Mutual Funds Try Something New: Plain English
Key investment documents put out by mutual funds have always sounded something like the Coneheads from “Saturday Night Live.” They were incomprehensibly technical. But now, a handful of investment companies are trying something novel--communicating in plain English.
* Fidelity Investments, the nation’s biggest fund company with $165 billion in assets, just finished a major overhaul of its prospectus--the legal document that spells out the strategies, risks, past performance and fees associated with an individual fund. The documents have been rewritten, reorganized and redesigned to set off important sections, show more with graphics and to treat English like a first language. The result: They’re actually fairly easy to comprehend.
* John Hancock, an insurance company that operates a family of 32 mutual funds, just issued new annual reports--the once-a-year updates that tell you how your fund has invested and performed.
The new document contains frank commentary from fund managers, who talk about which investments soared and which ones bombed and why. They also discuss future strategies and clarify the points with graphs and pie charts.
* T. Rowe Price is also in the process of revamping its annual reports. The Baltimore-based fund company says it expects to have new annuals out by spring.
“We are going to try to use the English language,” vowed Ed Bernard, the company’s vice president of marketing.
Although some talk about the revised materials is clearly tongue-in-cheek, the issue is not silly.
Over the last two decades, mutual funds have become one of the nation’s most pervasive investment vehicles. Industry experts estimate that 36 million individuals own stocks or bonds through a mutual fund. Mutual fund managers now control more than $1.5 trillion in assets.
The most important documents put out by these funds--the annual reports and prospectuses--have been dull, dry, technical, colorless, poorly organized and nearly impossible to read. As a result, some investors simply don’t wade through all the jargon. And that can leave them woefully unprepared for the risks they’re taking.
This problem is nearly as old as the industry itself. But fund managers have devoted new attention to it for a simple reason: Today’s low interest rates have sent thousands of bank and thrift depositors scurrying for other opportunities.
These individuals, who are believed to be somewhat less sophisticated than the average mutual fund investor, have poured billions of dollars into mutual funds during the last several months.
Net sales into mutual funds totaled $132.8 billion during the first eight months of 1992 versus $65.9 billion during the same period a year ago. If this pace continues, 1992 will be a record year for the mutual fund industry.
Industry experts fear, however, that these newcomers don’t fully understand mutual funds and are consequently somewhat uncomfortable with their investments.
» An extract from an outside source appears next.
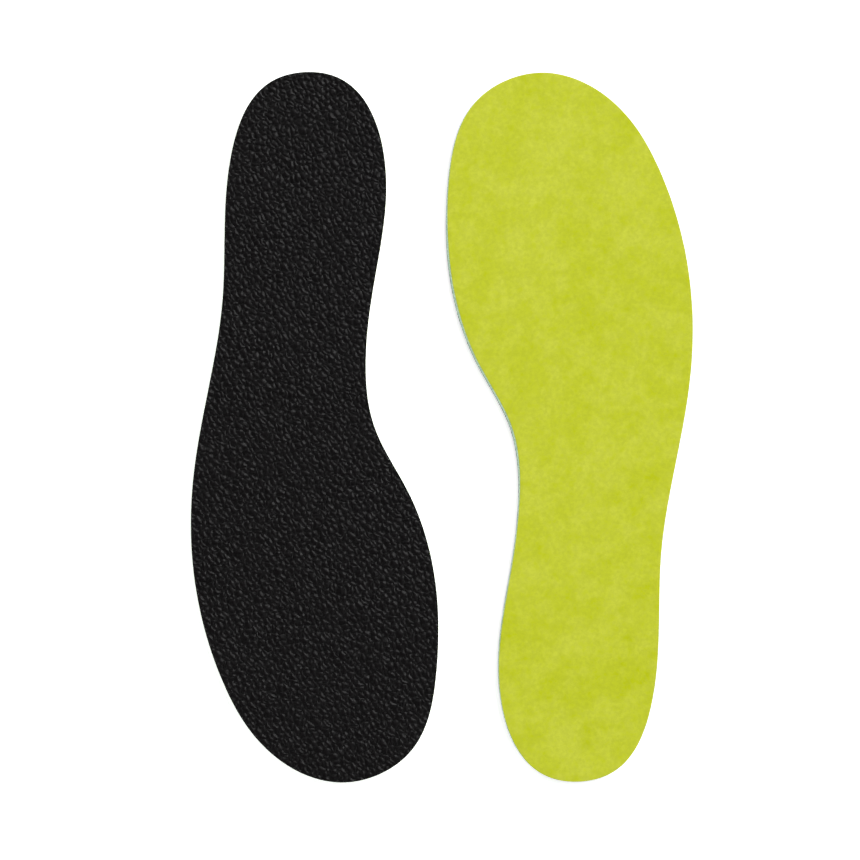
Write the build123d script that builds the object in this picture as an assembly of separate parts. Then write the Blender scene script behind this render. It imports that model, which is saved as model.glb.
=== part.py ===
"""A pair of cushioned insoles lying flat side by side, as an assembly of their real layers.

Each insole is a laminate: a velour cover, a glue film, an open-cell foam core, a second
glue film and a grained base. The right insole lies with its cover up and its toe to +Y.
The left insole lies turned over, base up, with its toe to -Y. So the left insole is the
right one mirrored through the middle plane of its thickness and turned half round about Z.

The laminate bends under the ball of the foot. Each layer is therefore two solids, a rear
one (heel to ball) and a fore one (ball to toe), that meet in a rolling knuckle joint.

Frame: millimetres, +Z up, z = 0 on the surface that the pair lies on, origin midway
between the two insoles.
"""

import math
import os

from build123d import *

# Driving dimensions, in millimetres and degrees
INSOLE_LENGTH = 280.0
HEEL_AXIS_X = 53.6           # from the middle of the pair to the line through each heel
COVER_THICKNESS = 0.6
GLUE_THICKNESS = 0.1
FOAM_THICKNESS = 2.1
BASE_THICKNESS = 1.1

FLEX_STATION = 188.8         # where the flex line crosses the heel axis, from the heel
FLEX_SLANT = 17.5            # the flex line's angle from square across the insole
KNUCKLE_GAP = 0.3            # clearance between the two halves of the knuckle

# Layers from the ground side to the foot side
LAYERS = [
    ("base", BASE_THICKNESS),
    ("base_glue", GLUE_THICKNESS),
    ("foam_core", FOAM_THICKNESS),
    ("cover_glue", GLUE_THICKNESS),
    ("cover", COVER_THICKNESS),
]
INSOLE_THICKNESS = sum(thickness for _, thickness in LAYERS)

# The right insole's outline: (offset from the heel axis, station from the heel).
# Lateral is positive. The list runs from the heel up the lateral side, round the toe
# and back down the medial side with its arch.
OUTLINE = [
    (-1.0, 0.0),
    (18.0, 7.0),
    (30.0, 35.0),
    (33.0, 90.0),
    (44.5, 160.0),
    (44.0, 200.0),
    (33.0, 240.0),
    (16.5, 266.0),
    (-14.0, INSOLE_LENGTH),
    (-41.0, 268.0),
    (-51.5, 235.0),
    (-50.0, 195.0),
    (-40.0, 165.0),
    (-27.0, 140.0),
    (-23.5, 115.0),
    (-26.5, 85.0),
    (-31.0, 35.0),
    (-19.5, 7.0),
]


def insole_face():
    """The right insole's outline as a flat face on z = 0, in the pair's frame."""
    points = [(HEEL_AXIS_X + x, station - INSOLE_LENGTH / 2) for x, station in OUTLINE]
    edge = Edge.make_spline([Vector(x, y, 0) for x, y in points], periodic=True)
    return Face(Wire([edge]))


def layer_slab(face, bottom, thickness):
    """One layer of the right insole, uncut."""
    return extrude(Pos(0, 0, bottom) * face, amount=thickness, dir=(0, 0, 1))


def flex_frame():
    """The flex line's location: X along the line towards lateral, Y towards the toe."""
    at_heel_axis = Pos(HEEL_AXIS_X, FLEX_STATION - INSOLE_LENGTH / 2, INSOLE_THICKNESS / 2)
    return at_heel_axis * Rot(0, 0, -FLEX_SLANT)


def knuckle(radius):
    """Everything ahead of the flex line, with a round nose of this radius behind it."""
    reach = 2 * INSOLE_LENGTH
    ahead = Pos(0, reach / 2, 0) * Box(reach, reach, 2 * radius)
    nose = Rot(0, 90, 0) * Cylinder(radius, reach)
    return flex_frame() * (ahead + nose)


def right_insole():
    """The right insole's solids by name, rear and fore half of each layer."""
    face = insole_face()
    nose_radius = INSOLE_THICKNESS / 2
    fore_cutter = knuckle(nose_radius)
    rear_cutter = knuckle(nose_radius + KNUCKLE_GAP)
    solids = {}
    bottom = 0.0
    for layer, thickness in LAYERS:
        slab = layer_slab(face, bottom, thickness)
        solids[f"{layer}_rear"] = slab - rear_cutter
        solids[f"{layer}_fore"] = slab & fore_cutter
        bottom += thickness
    return solids


def turned_over(solid):
    """The left insole's copy of a right solid: face down, toe to -Y."""
    middle = Plane.XY.offset(INSOLE_THICKNESS / 2)
    return Rot(0, 0, 180) * mirror(solid, about=middle)


def main():
    os.makedirs("parts", exist_ok=True)
    for name, solid in right_insole().items():
        export_step(solid, f"parts/right_{name}.step")
        export_step(turned_over(solid), f"parts/left_{name}.step")
    slant = math.radians(FLEX_SLANT)
    print("flex axis direction", round(math.cos(slant), 5), round(-math.sin(slant), 5))


main()
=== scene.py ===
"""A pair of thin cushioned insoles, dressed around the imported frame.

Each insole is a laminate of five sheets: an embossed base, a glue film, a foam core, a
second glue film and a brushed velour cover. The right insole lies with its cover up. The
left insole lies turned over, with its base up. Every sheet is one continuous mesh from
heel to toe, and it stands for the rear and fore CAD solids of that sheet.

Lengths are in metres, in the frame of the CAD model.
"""

import logging
import math
from dataclasses import dataclass, field
from enum import Enum

import bpy
import numpy as np
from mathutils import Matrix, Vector
from mathutils.geometry import delaunay_2d_cdt
from mathutils.kdtree import KDTree


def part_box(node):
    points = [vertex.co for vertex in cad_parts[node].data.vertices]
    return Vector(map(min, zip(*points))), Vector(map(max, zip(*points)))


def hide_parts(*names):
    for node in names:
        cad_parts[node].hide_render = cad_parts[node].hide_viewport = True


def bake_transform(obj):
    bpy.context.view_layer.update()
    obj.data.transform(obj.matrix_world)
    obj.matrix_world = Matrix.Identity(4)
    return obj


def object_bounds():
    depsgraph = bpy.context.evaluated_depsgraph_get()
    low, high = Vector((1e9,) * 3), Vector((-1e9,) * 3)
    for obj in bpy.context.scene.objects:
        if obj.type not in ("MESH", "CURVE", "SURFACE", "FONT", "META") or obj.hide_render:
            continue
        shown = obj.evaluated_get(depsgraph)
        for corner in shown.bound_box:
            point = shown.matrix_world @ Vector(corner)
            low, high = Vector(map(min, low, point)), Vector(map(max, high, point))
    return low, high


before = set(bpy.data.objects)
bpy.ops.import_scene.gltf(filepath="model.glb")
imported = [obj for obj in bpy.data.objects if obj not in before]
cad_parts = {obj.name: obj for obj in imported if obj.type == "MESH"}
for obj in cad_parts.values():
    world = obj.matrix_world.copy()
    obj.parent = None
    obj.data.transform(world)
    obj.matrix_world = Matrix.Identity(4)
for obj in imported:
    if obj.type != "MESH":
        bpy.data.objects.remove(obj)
CAD_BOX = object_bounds()

LOG = logging.getLogger("insoles")

MM = 0.001
Array = np.ndarray
Colour = tuple[float, float, float]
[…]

If fund managers are not able to change that--and fairly quickly--the newcomers are likely to abandon the industry the moment interest rates rise. And they’ll take their billions of dollars with them.
“There is an element of shareholder retention here,” said J. William Benintende, a spokesman for John Hancock Mutual Funds. “If shareholders are comfortable with their investment and feel like the fund company is doing right by them, you are more likely to retain those assets even when the alternatives become more favorable.”
The recent emphasis on clear communication may have other roots as well. Some experts suggest that investors also are increasingly impatient. They want to be able to get the information they need by scanning investment documents instead of having to spend hours wading through legalese.
Statistics indicate that the bulk of American women are now working and trying to divvy up household chores. That leaves both parents with less time to relax, play with their kids or consider their investment options. Some fear that these busy folks will only invest with mutual funds if they can do so with a minimum of time and effort.
“People have just so much time,” said Ellen G. Hoffman, senior vice president at Fidelity Investments in Boston.
“Because we made it so difficult to invest, they had to spend more time than they wanted to. Some of them might just have decided to go elsewhere.”